What do the lines from the top of the data through the line with "stone, in millimetres." say? Quote them exactly and include both ends.

- - -

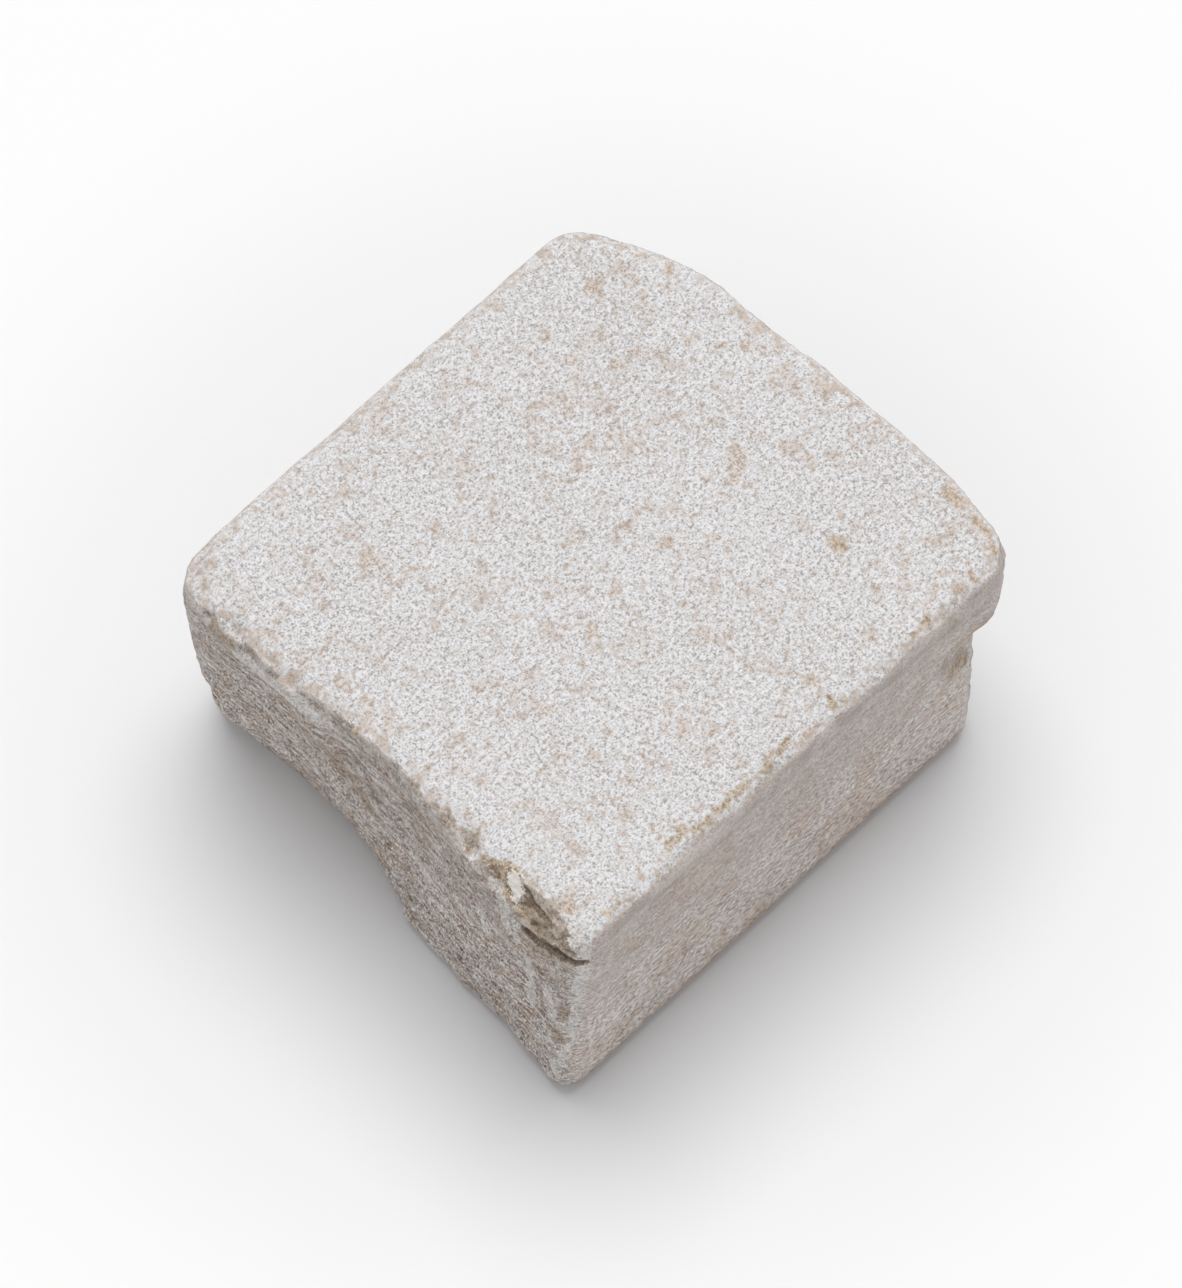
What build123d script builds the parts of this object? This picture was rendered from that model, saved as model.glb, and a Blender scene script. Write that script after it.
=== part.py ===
"""Tumbled limestone paving stone, one piece of stone, in millimetres.

A slab is sawn into strips, the strips are split to length, and the stones are
tumbled. So the bed, the wearing face and the two long sides are flat, the two
ends are rough and wavy, and every edge and corner is worn round and chipped.

X runs from one split end to the other, Y from one sawn side to the other and
Z up from the bed. The origin is at the bottom centre of the stone.
"""
from build123d import *
from math import radians, tan
import os

# Main sizes: across the sawn sides, bed to wearing face, and between the mean split planes
WIDTH = 100.0
HEIGHT = 56.0
LENGTH = 104.0

# Wear left by the tumbling: radii of the top edges and the upright corners, and
# widths of the bevels round the bed and on the upright edge of the undercut
TOP_EDGE_WEAR = 3.5
CORNER_WEAR = 8.5
SHARP_CORNER_WEAR = 4.5
BED_EDGE_WEAR = 2.8
BROKEN_EDGE_WEAR = 3.0

# Relief of the split ends: how far each stands out past LENGTH / 2.
# Each row runs from the -Y side to the +Y side, and the rows go from the bed up.
NEAR_END_RELIEF = (
    (8.2, 4.5, 3.0, 1.5, -5.5, -5.0, -4.5, -8.0),
    (2.5, 2.0, 1.5, 0.0, -1.0, -1.0, -0.5, -1.5),
    (-1.5, 0.0, 0.5, -1.5, -1.0, 0.5, 0.5, -1.0),
)
FAR_END_RELIEF = (
    (-4.0, -3.0, -2.0, -1.0, -1.5, -2.5, -4.5, -7.5),
    (-1.5, 0.5, 1.5, 1.0, 0.5, 0.5, -4.0, -8.5),
    (-0.3, 1.8, 3.6, 3.2, 3.0, 0.6, -5.0, -10.0),
)

# Undercut at the far end, beside the -Y side, where a piece broke off below a ledge
UNDERCUT_DEPTH = 8.6
UNDERCUT_HEIGHT = 38.5
UNDERCUT_RISE = 6.0
UNDERCUT_ANGLE = 16.0

# Flake scars on the top edges: where along the edge, as a share of half its
# length from the middle, then the length and the depth of the hollow
NEAR_TOP_SCARS = ((-0.80, 13.0, 2.4), (-0.62, 14.0, 2.0), (-0.38, 8.0, 1.2))
SAWN_TOP_SCARS = ((-0.46, 16.0, 0.8), (-0.12, 7.0, 0.7), (0.72, 9.0, 0.8))
BACK_TOP_SCARS = ((-0.27, 14.0, 0.7), (0.30, 10.0, 0.6))

# How far the cutting shapes reach past the stone
REACH = 6.0
STOCK = 30.0


def split_surface(relief, side):
    """The wavy surface of a split end, on the -X side (-1) or the +X side (+1)."""
    span = WIDTH + 2 * REACH
    rows = []
    for level, offsets in enumerate(relief):
        z = -REACH + level * (HEIGHT + 2 * REACH) / (len(relief) - 1)
        row = []
        for step, offset in enumerate(offsets):
            y = -span / 2 + step * span / (len(offsets) - 1)
            row.append((side * (LENGTH / 2 + offset), y, z))
        rows.append(row)
    return Face.make_surface_from_array_of_points(rows)


def upright_edges(solid):
    """The upright edges that run the whole height, where the split ends meet the sawn sides."""
    edges = []
    for edge in solid.edges():
        size = edge.bounding_box().size
        if size.Z > 0.9 * HEIGHT and size.Y < 1:
            edges.append(edge)
    return ShapeList(edges).sort_by(lambda edge: edge.center().X + edge.center().Y)


def undercut():
    """What broke off below the ledge: deepest at the -Y side, fading out along the end."""
    wall_x = LENGTH / 2 - UNDERCUT_DEPTH
    inner_x = wall_x - 2 * UNDERCUT_DEPTH
    outline = Plane.XZ * Polyline(
        (-UNDERCUT_DEPTH, -REACH),
        (-UNDERCUT_DEPTH, UNDERCUT_HEIGHT),
        (0, UNDERCUT_HEIGHT),
        (UNDERCUT_DEPTH, UNDERCUT_HEIGHT + UNDERCUT_RISE),
        (STOCK, UNDERCUT_HEIGHT + UNDERCUT_RISE),
        (STOCK, -REACH),
        close=True,
    )
    broken = extrude(make_face(outline), WIDTH, both=True)
    broken = Pos(wall_x, -WIDTH / 2, 0) * Rot(0, 0, -UNDERCUT_ANGLE) * broken

    plan = Polyline(
        (inner_x, -WIDTH / 2),
        (wall_x, -WIDTH / 2),
        (wall_x + WIDTH * tan(radians(UNDERCUT_ANGLE)), WIDTH / 2),
        (inner_x, WIDTH / 2),
        close=True,
    )
    kept = extrude(make_face(plan), UNDERCUT_HEIGHT)
    corner = kept.edges().filter_by(Axis.Z).sort_by(lambda edge: edge.center().X - edge.center().Y)[-1]
    kept = chamfer(corner, BROKEN_EDGE_WEAR)
    rim = []
    for edge in kept.edges():
        middle = edge.center()
        if middle.Z < 0.01 and middle.Y < 0.49 * WIDTH and middle.X > inner_x + 0.01:
            rim.append(edge)
    kept = chamfer(rim, BED_EDGE_WEAR)
    return broken - kept


def scar(point, outward, length, depth):
    """A shell-shaped hollow, cut by a ball that dips into the worn edge at the point."""
    radius = (length**2 / 4 + depth**2) / (2 * depth)
    worn = TOP_EDGE_WEAR * (2**0.5 - 1)
    centre = Vector(*point) + Vector(*outward).normalized() * (radius - depth - worn)
    return Pos(centre.X, centre.Y, centre.Z) * Sphere(radius)


# The sawn strip, cut off by the two split ends
stone = Box(LENGTH + 2 * STOCK, WIDTH, HEIGHT, align=(Align.CENTER, Align.CENTER, Align.MIN))
for relief, side in ((NEAR_END_RELIEF, -1), (FAR_END_RELIEF, 1)):
    stone -= extrude(split_surface(relief, side), 2 * STOCK, dir=(side, 0, 0))

# Upright corners, the front one sharper than the other three
stone = fillet(upright_edges(stone)[1:], CORNER_WEAR)
stone = fillet(upright_edges(stone)[0], SHARP_CORNER_WEAR)

# Worn edges round the wearing face and the bed
stone = fillet(stone.faces().sort_by(Axis.Z)[-1].outer_wire().edges(), TOP_EDGE_WEAR)
stone = chamfer(stone.faces().sort_by(Axis.Z)[0].outer_wire().edges(), BED_EDGE_WEAR)

stone -= undercut()

# Flake scars along the top edges
for share, length, depth in NEAR_TOP_SCARS:
    stone -= scar((-LENGTH / 2, share * WIDTH / 2, HEIGHT), (-1, 0, 0.7), length, depth)
for share, length, depth in SAWN_TOP_SCARS:
    stone -= scar((share * LENGTH / 2, -WIDTH / 2, HEIGHT), (0, -1, 1), length, depth)
for share, length, depth in BACK_TOP_SCARS:
    stone -= scar((share * LENGTH / 2, WIDTH / 2, HEIGHT), (0, 1, 1), length, depth)

# The origin goes to the bottom centre
box = stone.bounding_box()
stone = Pos(-box.center().X, -box.center().Y, -box.min.Z) * stone

os.makedirs("parts", exist_ok=True)
export_step(stone, "parts/paving_stone.step")
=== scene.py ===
"""Dresses the limestone paving stone: its broken and worn surface, its material, light and camera."""
import itertools
import math

import bmesh
import bpy
import numpy as np
from mathutils import Matrix, Vector


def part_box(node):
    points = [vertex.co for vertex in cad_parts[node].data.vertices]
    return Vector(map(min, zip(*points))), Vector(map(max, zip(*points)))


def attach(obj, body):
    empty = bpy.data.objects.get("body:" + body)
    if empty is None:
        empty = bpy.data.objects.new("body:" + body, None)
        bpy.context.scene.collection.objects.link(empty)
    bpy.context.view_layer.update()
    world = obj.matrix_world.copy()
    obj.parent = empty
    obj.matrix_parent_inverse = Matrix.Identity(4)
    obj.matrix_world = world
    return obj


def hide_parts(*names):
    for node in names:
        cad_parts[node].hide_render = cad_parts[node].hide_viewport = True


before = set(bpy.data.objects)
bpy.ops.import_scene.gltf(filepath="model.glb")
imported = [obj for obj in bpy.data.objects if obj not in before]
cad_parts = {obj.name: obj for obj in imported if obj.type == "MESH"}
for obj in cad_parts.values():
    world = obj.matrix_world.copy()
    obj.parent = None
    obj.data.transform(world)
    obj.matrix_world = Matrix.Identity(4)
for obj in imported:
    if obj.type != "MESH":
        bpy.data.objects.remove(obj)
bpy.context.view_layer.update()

# Lengths on the stone are in millimetres, and Blender's own are in metres
MM = 0.001
LOW, HIGH = (np.array(corner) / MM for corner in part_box("paving_stone"))
TOP = HIGH[2]

# The squares of the mesh, and the box at the front corner in which each is cut into four
VOXEL = 0.74
FINE_LOW, FINE_HIGH = (-56, -50, 44), (-44, -22, 57)

# The photo's viewpoint, with a longer lens, so that this one stone fills the picture
CAMERA_POINT = Vector((-0.4280, -0.4614, 1.3887))
CAMERA_UP = Vector((0.6102, 0.6103, 0.5052))
CAMERA_TARGET = Vector((0, 0, 0.025))
CAMERA_LENS = 244.6
SENSOR_WIDTH = 36
CLIP_START, CLIP_END = 0.1, 20

# The sky's and the sun's strength, the way to the sun, and how wide it is in degrees
SKY_LIGHT = 0.46
SUN_LIGHT = 1.86
SUN_FROM = Vector((0.27, 0.26, 1.0))
SUN_SIZE = 44.0

# Half the floor's width in metres, and how far from the stone's middle its painted shadow fades and it
# turns near white
FLOOR_REACH = 4.0
FLOOR_SHADOW_FADE = (55.0, 150.0)

# The split ends swell a little, and then shell-shaped breaks take it off again: how many, their
# slant in degrees as a mean and a spread, their lengths, and widths and depths as shares of those
SWELL = 0.3
SHELLS = 130
SHELL_SLANT = (-8, 28)
SHELL_LENGTHS = (7, 26)
SHELL_WIDTHS = (0.25, 0.5)
SHELL_DEPTHS = (0.012, 0.032)

# How far from the near end, from the front side and from the top or the foot an edge reaches
END_ZONE = 12
SIDE_ZONE = 6
EDGE_ZONE = 3.0

# The undercut, which nothing is knocked out of: it is past this x, before this y and below this z
UNDERCUT = (30, -25, 46)

# Chips knocked off by the tumbling: the edge they are on, how they lean from it, the least and
# greatest length and depth, and how many. Their width is a share of the length.
CHIPS = (
    ("near top", (-0.45, 0, -0.05), (2.5, 7), (0.2, 0.7), 80),
    ("left near top", (0, 0, 0.05), (6, 10), (0.4, 0.8), 8),
    ("front top", (0, -0.1, 0.3), (1.6, 4.5), (0.10, 0.40), 120),
    ("back top", (0, 0, 0), (3, 8), (0.05, 0.30), 30),
    ("hidden foot", (0, 0, 0), (3, 8), (0.15, 0.5), 40),
    ("seen foot", (0, 0, 0), (2, 5), (0.05, 0.25), 50),
    ("other corners", (0, 0, 0), (3, 10), (0.1, 0.4), 40),
    ("front corner", (0, 0, 0), (2, 5), (0.05, 0.3), 24),
)
CHIP_WIDTH = 0.6

# The piece off the front corner: at each y, the x of its rim on the wearing face, then the x
# and z of its foot, where the slope ends on a shelf. No part of it lies past BREAK_END in x.
BREAK = (
    (-24.6, -50.0, -50.3, 55.4),
    (-27.0, -48.6, -49.8, 54.2),
    (-30.3, -47.4, -50.0, 53.0),
    (-32.8, -47.4, -50.2, 52.0),
    (-35.3, -47.9, -50.0, 51.4),
    (-37.6, -47.8, -50.4, 50.6),
    (-40.0, -47.6, -50.8, 49.6),
    (-43.3, -48.2, -50.9, 49.2),
    (-45.8, -49.2, -50.5, 49.4),
    (-47.5, -49.8, -50.3, 49.8),
    (-49.4, -50.4, -50.6, 51.0),
)
BREAK_END = -44
SHELF_SLOPE = 0.35
SHELF_DEPTH = 3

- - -

Response below:
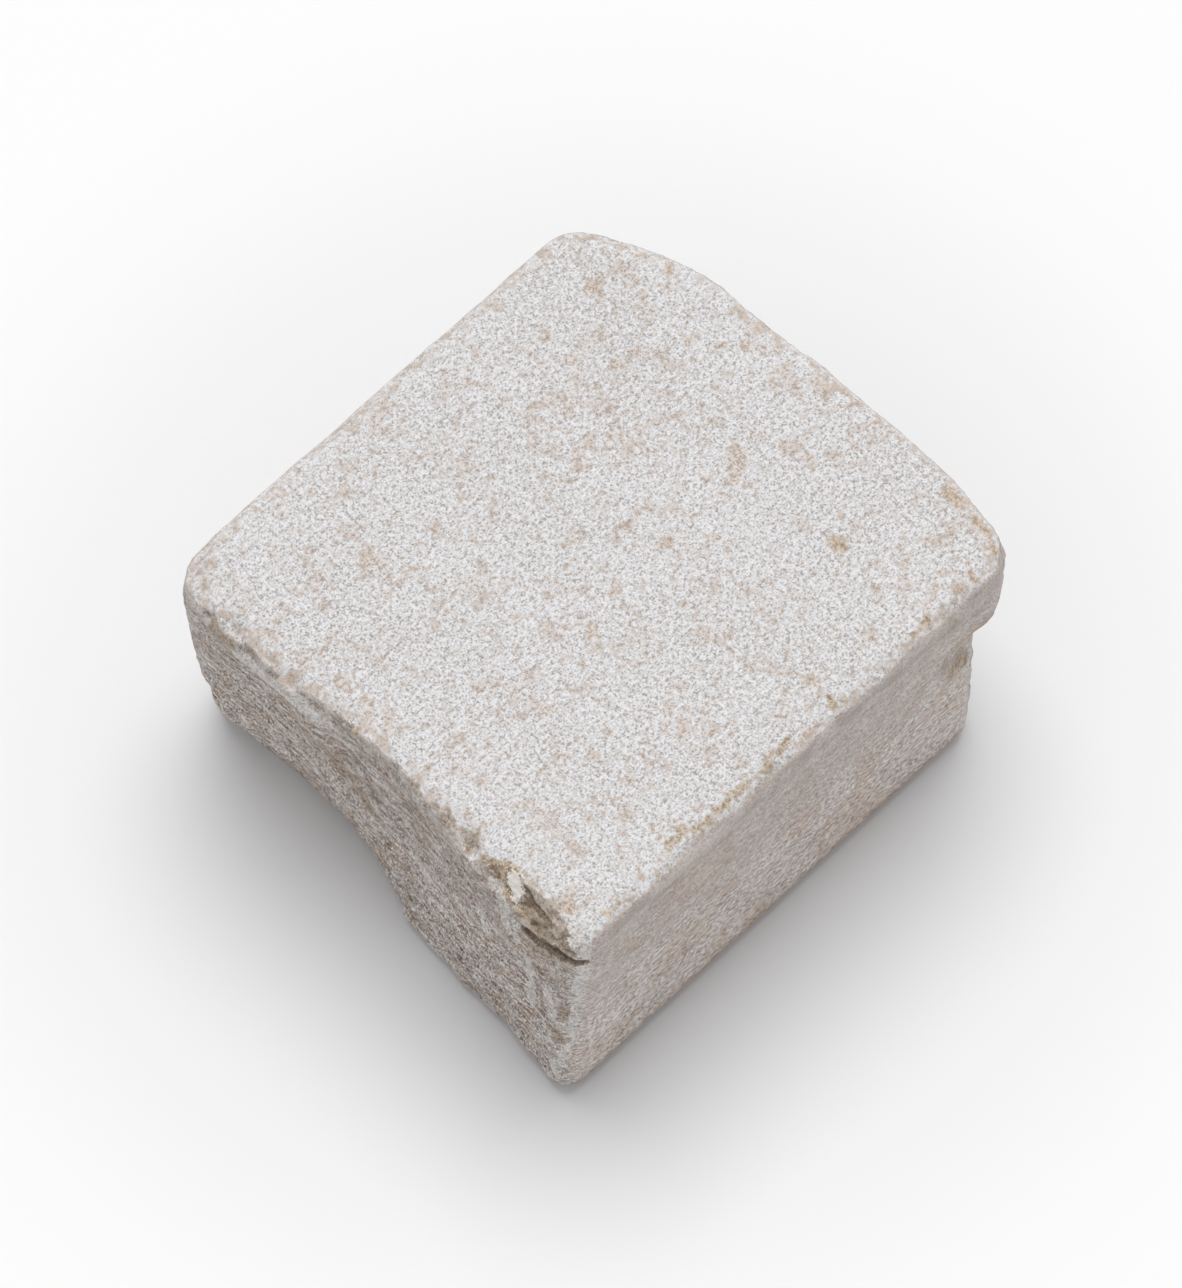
What build123d script builds the parts of this object? This picture was rendered from that model, saved as model.glb, and a Blender scene script. Write that script after it.
=== part.py ===
"""Tumbled limestone paving stone, one piece of stone, in millimetres.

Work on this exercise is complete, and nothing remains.